Write the material out again in full, exactly.

──────── DATASET SECTION ────────

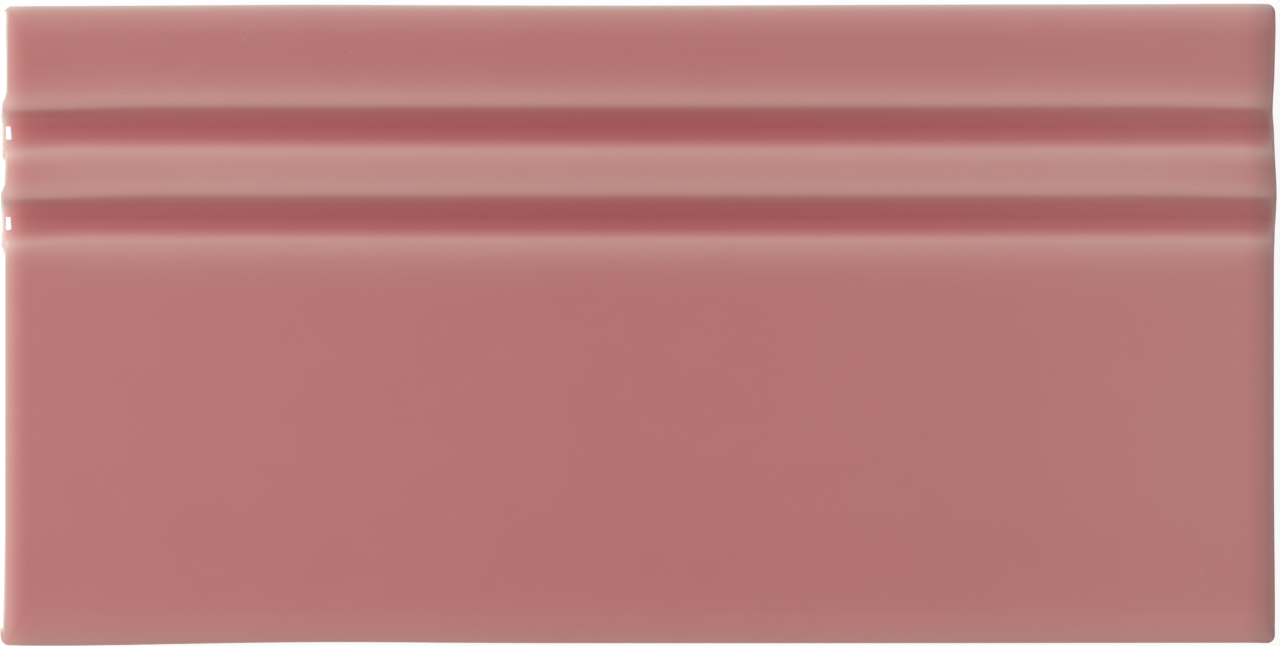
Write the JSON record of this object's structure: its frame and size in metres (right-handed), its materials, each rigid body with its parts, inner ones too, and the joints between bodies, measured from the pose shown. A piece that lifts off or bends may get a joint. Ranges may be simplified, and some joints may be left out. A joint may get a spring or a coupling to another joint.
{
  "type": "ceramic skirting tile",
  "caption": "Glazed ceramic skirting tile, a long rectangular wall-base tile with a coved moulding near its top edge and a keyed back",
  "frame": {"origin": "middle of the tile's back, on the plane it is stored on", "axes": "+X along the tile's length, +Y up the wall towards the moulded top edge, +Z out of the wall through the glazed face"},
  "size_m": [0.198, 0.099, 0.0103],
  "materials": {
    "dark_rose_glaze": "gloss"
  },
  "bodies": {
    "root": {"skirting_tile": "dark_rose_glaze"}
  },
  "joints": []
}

────────

# ANSWER TO THE TASK
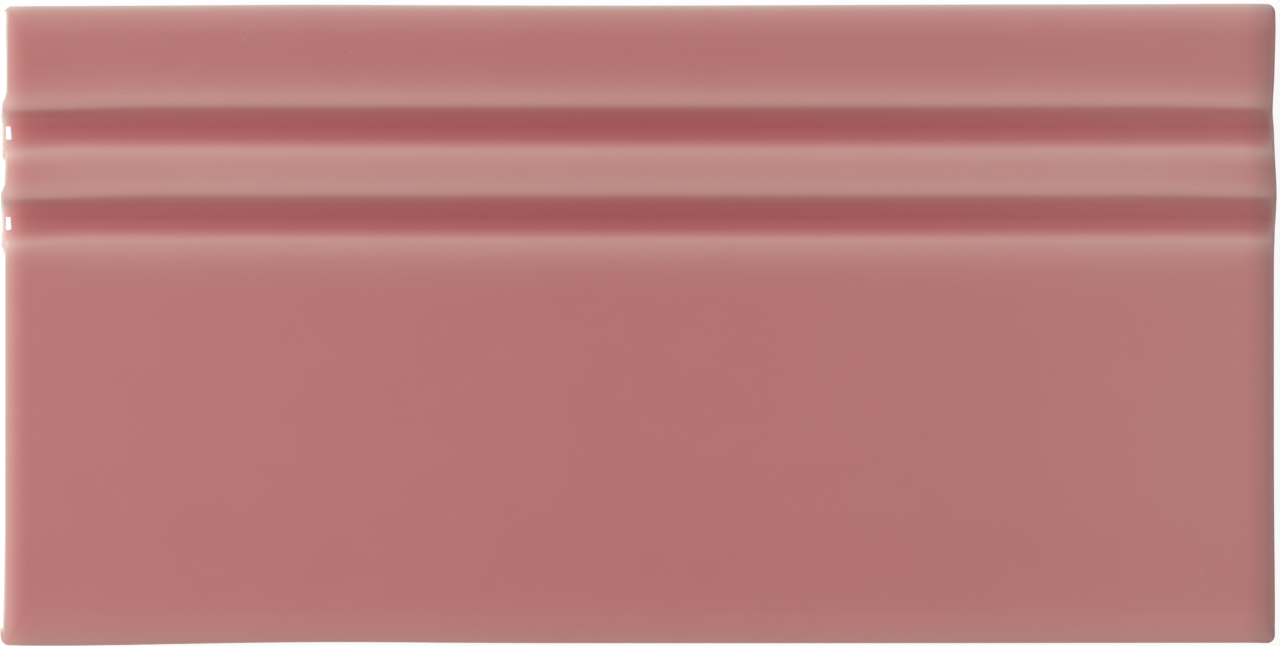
Write the JSON record of this object's structure: its frame and size in metres (right-handed), its materials, each rigid body with its parts, inner ones too, and the joints between bodies, measured from the pose shown. A piece that lifts off or bends may get a joint. Ranges may be simplified, and some joints may be left out. A joint may get a spring or a coupling to another joint.
{
  "type": "ceramic skirting tile",
  "caption": "Glazed ceramic skirting tile, a long rectangular wall-base tile with a coved moulding near its top edge and a keyed back",
  "frame": {"origin": "middle of the tile's back, on the plane it is stored on", "axes": "+X along the tile's length, +Y up the wall towards the moulded top edge, +Z out of the wall through the glazed face"},
  "size_m": [0.198, 0.099, 0.0103],
  "materials": {
    "dark_rose_glaze": "gloss"
  },
  "bodies": {
    "root": {"skirting_tile": "dark_rose_glaze"}
  },
  "joints": []
}